**WHAT YOU SHOULD DO**
Give back an exact copy of the lines from the start of the material through the line bearing "glue_end_recess = 1.0". Include both ends and nothing else.
◆ ◆ ◆
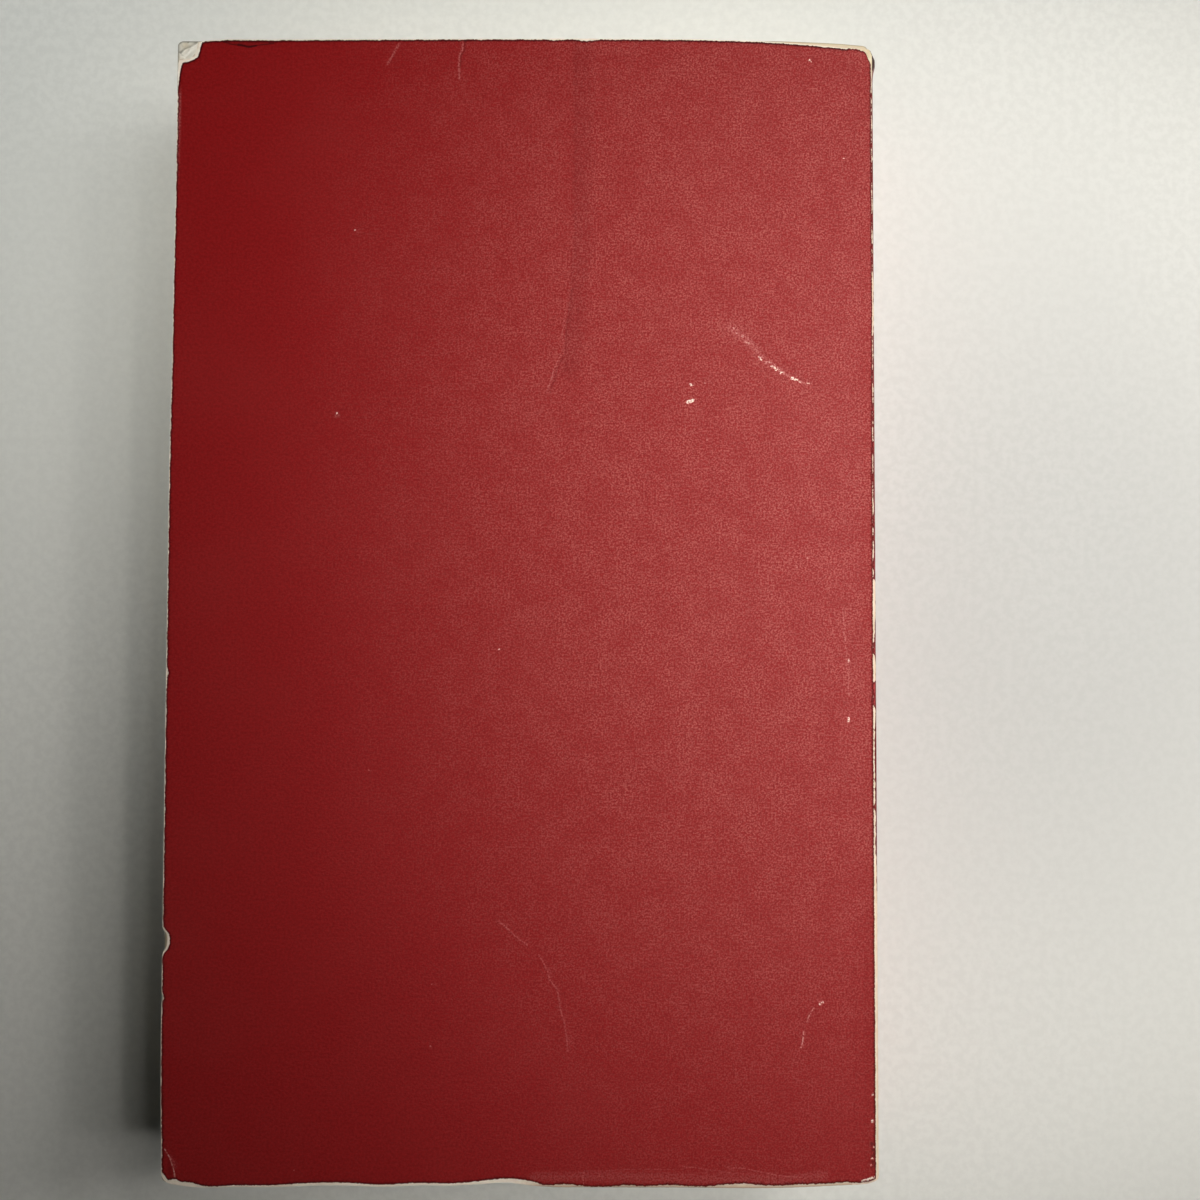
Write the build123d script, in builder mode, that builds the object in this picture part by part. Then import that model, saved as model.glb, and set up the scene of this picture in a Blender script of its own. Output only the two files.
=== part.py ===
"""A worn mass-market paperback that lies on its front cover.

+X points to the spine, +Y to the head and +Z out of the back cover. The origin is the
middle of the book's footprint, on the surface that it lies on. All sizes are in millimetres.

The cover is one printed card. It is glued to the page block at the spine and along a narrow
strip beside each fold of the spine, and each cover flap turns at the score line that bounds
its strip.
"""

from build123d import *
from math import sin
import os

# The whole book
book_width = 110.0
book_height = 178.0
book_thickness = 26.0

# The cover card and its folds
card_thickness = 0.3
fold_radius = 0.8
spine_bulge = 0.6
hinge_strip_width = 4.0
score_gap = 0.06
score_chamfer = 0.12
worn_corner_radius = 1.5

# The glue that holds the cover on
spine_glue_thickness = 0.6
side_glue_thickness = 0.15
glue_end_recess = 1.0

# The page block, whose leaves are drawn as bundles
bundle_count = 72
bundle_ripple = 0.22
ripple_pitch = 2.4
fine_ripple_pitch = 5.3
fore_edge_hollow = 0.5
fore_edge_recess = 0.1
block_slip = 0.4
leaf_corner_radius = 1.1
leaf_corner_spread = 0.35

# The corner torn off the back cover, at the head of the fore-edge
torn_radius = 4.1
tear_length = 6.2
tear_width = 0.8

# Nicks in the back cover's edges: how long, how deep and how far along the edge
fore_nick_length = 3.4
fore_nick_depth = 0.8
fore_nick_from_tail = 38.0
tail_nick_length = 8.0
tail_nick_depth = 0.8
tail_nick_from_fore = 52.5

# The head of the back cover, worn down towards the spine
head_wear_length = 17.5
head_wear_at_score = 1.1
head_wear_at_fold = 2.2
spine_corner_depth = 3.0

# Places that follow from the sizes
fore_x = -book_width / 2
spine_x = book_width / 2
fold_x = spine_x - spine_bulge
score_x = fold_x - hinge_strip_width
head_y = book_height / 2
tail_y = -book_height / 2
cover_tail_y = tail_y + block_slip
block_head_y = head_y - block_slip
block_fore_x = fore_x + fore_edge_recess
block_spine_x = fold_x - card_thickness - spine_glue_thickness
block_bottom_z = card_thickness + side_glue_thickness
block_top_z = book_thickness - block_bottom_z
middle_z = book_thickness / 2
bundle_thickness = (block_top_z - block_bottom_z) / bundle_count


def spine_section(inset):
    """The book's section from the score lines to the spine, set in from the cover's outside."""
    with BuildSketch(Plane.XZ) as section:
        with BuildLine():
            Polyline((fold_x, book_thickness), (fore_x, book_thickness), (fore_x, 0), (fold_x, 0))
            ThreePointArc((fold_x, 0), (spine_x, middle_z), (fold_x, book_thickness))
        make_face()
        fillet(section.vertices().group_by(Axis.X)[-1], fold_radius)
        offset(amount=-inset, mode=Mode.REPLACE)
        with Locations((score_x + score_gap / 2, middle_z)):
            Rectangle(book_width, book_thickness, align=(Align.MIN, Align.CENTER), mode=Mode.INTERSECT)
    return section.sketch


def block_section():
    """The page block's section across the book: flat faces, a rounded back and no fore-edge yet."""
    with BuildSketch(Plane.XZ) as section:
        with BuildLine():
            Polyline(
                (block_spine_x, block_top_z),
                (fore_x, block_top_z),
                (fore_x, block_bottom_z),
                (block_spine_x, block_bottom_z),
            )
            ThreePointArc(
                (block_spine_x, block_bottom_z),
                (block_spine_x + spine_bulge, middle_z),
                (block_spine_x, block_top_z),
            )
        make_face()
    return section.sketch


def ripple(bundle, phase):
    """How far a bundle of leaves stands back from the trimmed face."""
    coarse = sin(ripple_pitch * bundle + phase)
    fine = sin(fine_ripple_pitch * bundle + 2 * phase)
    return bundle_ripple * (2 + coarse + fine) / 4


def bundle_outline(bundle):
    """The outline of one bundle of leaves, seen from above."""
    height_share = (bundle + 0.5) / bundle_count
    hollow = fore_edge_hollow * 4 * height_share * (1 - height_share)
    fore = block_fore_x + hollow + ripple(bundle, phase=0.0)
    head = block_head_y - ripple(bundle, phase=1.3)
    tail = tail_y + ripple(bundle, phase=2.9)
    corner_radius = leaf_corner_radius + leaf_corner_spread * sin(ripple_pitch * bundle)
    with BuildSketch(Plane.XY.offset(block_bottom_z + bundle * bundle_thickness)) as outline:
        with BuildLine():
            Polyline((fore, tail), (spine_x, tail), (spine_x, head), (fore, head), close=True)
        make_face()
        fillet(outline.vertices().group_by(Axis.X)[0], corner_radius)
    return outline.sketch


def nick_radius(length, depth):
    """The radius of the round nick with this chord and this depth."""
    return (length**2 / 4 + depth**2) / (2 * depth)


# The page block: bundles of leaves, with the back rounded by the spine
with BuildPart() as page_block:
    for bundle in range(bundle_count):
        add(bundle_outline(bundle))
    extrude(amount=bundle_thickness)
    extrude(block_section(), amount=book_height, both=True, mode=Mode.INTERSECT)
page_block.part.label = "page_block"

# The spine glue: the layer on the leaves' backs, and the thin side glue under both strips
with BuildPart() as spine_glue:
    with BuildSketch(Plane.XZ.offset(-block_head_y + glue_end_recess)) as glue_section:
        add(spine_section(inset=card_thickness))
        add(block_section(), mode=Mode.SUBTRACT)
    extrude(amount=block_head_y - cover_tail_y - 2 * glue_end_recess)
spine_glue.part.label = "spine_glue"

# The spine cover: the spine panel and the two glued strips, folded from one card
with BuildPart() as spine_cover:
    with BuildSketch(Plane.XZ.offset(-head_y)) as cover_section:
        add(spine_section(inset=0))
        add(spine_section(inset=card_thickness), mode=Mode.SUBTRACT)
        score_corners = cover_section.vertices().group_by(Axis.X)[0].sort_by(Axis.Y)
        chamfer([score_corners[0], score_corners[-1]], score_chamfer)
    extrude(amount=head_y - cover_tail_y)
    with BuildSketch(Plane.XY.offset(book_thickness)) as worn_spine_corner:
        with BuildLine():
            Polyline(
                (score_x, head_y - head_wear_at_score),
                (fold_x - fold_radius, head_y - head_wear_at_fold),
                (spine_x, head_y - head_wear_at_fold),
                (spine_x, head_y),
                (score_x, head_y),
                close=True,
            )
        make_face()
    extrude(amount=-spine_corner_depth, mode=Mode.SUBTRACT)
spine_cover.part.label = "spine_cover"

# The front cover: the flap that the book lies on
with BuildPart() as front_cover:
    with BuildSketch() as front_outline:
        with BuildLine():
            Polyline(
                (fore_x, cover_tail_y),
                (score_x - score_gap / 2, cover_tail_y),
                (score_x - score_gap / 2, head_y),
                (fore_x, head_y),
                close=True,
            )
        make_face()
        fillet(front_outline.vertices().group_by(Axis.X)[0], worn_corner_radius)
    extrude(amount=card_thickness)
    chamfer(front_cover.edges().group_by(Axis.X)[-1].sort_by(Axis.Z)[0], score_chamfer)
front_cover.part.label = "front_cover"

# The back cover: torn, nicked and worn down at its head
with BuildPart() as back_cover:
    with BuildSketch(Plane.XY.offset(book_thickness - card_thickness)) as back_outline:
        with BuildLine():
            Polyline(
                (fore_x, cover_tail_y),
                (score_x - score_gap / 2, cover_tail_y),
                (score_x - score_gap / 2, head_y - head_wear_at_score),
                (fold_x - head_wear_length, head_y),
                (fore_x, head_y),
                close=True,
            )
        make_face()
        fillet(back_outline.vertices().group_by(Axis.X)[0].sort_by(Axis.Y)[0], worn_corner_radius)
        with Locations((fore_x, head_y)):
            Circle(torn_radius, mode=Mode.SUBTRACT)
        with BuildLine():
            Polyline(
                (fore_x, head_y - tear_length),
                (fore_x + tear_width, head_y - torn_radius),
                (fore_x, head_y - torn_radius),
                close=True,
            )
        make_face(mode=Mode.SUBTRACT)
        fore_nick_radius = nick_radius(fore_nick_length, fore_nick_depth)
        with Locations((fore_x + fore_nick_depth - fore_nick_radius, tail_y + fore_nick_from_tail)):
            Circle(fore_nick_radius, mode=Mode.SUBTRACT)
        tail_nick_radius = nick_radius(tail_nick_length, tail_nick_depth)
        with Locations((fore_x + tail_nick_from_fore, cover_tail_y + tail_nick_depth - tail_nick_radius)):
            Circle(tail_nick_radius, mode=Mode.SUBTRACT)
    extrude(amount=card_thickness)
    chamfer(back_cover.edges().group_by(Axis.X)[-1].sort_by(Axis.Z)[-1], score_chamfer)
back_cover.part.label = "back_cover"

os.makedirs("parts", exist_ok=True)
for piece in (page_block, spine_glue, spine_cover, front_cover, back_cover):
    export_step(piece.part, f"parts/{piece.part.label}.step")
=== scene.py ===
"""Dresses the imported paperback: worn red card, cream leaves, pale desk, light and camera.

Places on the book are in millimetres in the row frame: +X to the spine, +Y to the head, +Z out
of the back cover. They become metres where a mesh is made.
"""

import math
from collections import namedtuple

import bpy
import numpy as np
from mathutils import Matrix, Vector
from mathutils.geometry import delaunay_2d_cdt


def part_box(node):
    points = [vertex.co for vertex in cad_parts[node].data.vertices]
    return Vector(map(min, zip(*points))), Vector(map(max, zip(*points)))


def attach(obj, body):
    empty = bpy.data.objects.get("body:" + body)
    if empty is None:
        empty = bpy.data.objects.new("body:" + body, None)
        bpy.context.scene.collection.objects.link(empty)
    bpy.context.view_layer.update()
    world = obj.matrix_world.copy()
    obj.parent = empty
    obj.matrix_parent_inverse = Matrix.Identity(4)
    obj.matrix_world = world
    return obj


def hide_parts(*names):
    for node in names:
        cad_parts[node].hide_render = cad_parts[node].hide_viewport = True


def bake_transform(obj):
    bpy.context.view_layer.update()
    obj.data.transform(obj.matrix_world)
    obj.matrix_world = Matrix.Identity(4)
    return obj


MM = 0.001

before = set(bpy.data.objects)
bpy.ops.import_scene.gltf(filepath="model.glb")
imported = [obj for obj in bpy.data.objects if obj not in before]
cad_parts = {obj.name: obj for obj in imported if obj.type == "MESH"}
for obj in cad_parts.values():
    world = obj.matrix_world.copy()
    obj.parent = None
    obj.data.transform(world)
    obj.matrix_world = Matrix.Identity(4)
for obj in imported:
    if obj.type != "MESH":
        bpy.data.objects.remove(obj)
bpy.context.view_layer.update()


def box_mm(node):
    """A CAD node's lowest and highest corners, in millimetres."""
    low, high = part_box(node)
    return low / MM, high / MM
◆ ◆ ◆
**COMPLETE OUTPUT**
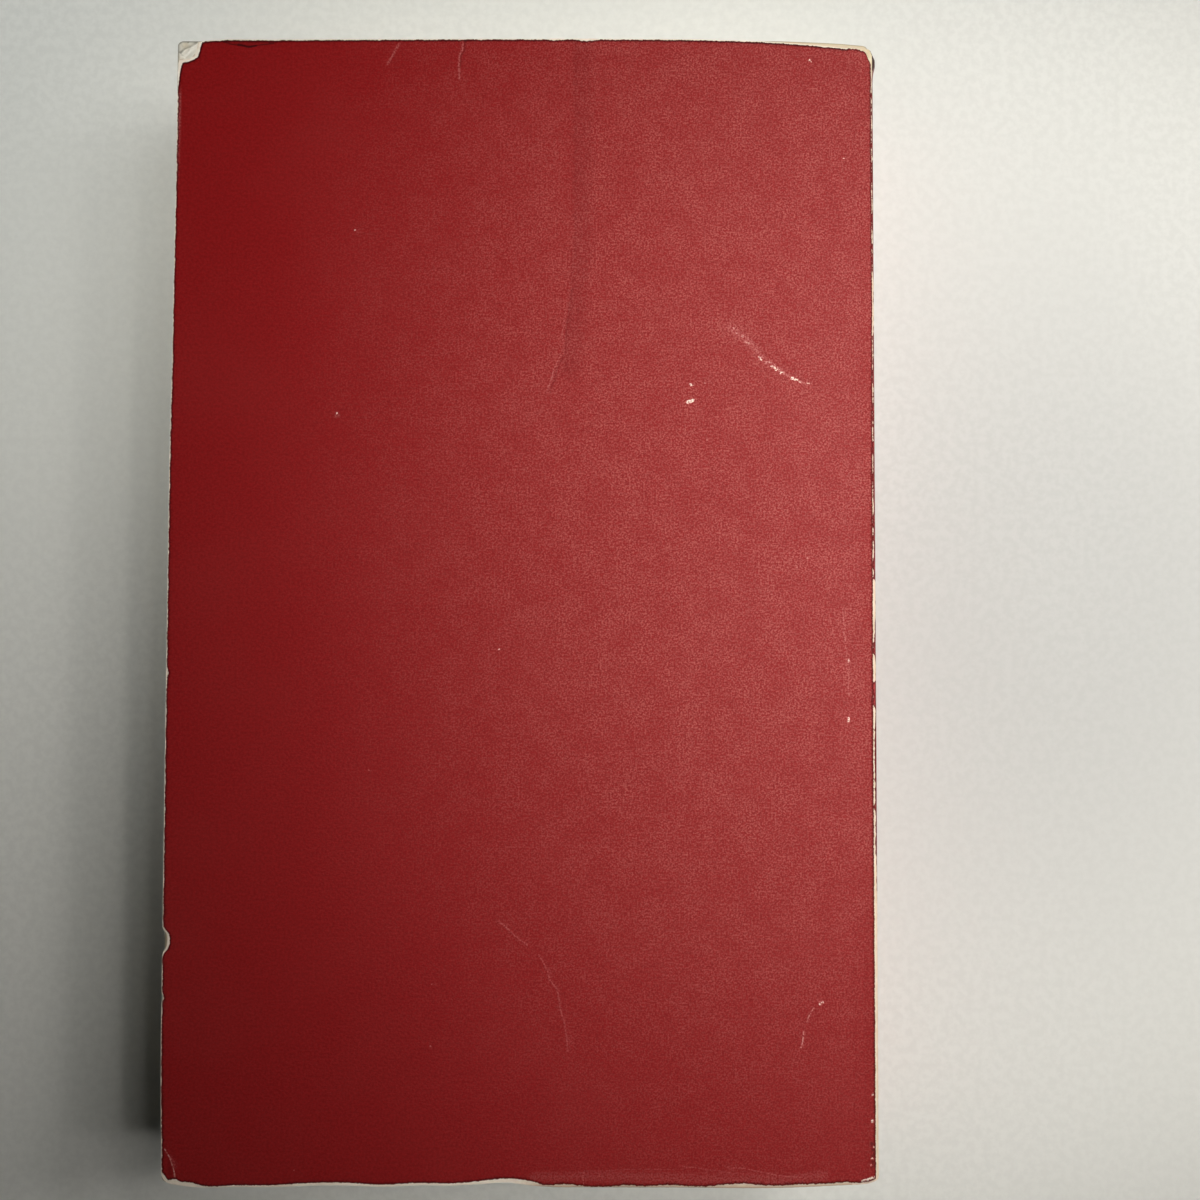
Write the build123d script, in builder mode, that builds the object in this picture part by part. Then import that model, saved as model.glb, and set up the scene of this picture in a Blender script of its own. Output only the two files.
=== part.py ===
"""A worn mass-market paperback that lies on its front cover.

+X points to the spine, +Y to the head and +Z out of the back cover. The origin is the
middle of the book's footprint, on the surface that it lies on. All sizes are in millimetres.

The cover is one printed card. It is glued to the page block at the spine and along a narrow
strip beside each fold of the spine, and each cover flap turns at the score line that bounds
its strip.
"""

from build123d import *
from math import sin
import os

# The whole book
book_width = 110.0
book_height = 178.0
book_thickness = 26.0

# The cover card and its folds
card_thickness = 0.3
fold_radius = 0.8
spine_bulge = 0.6
hinge_strip_width = 4.0
score_gap = 0.06
score_chamfer = 0.12
worn_corner_radius = 1.5

# The glue that holds the cover on
spine_glue_thickness = 0.6
side_glue_thickness = 0.15
glue_end_recess = 1.0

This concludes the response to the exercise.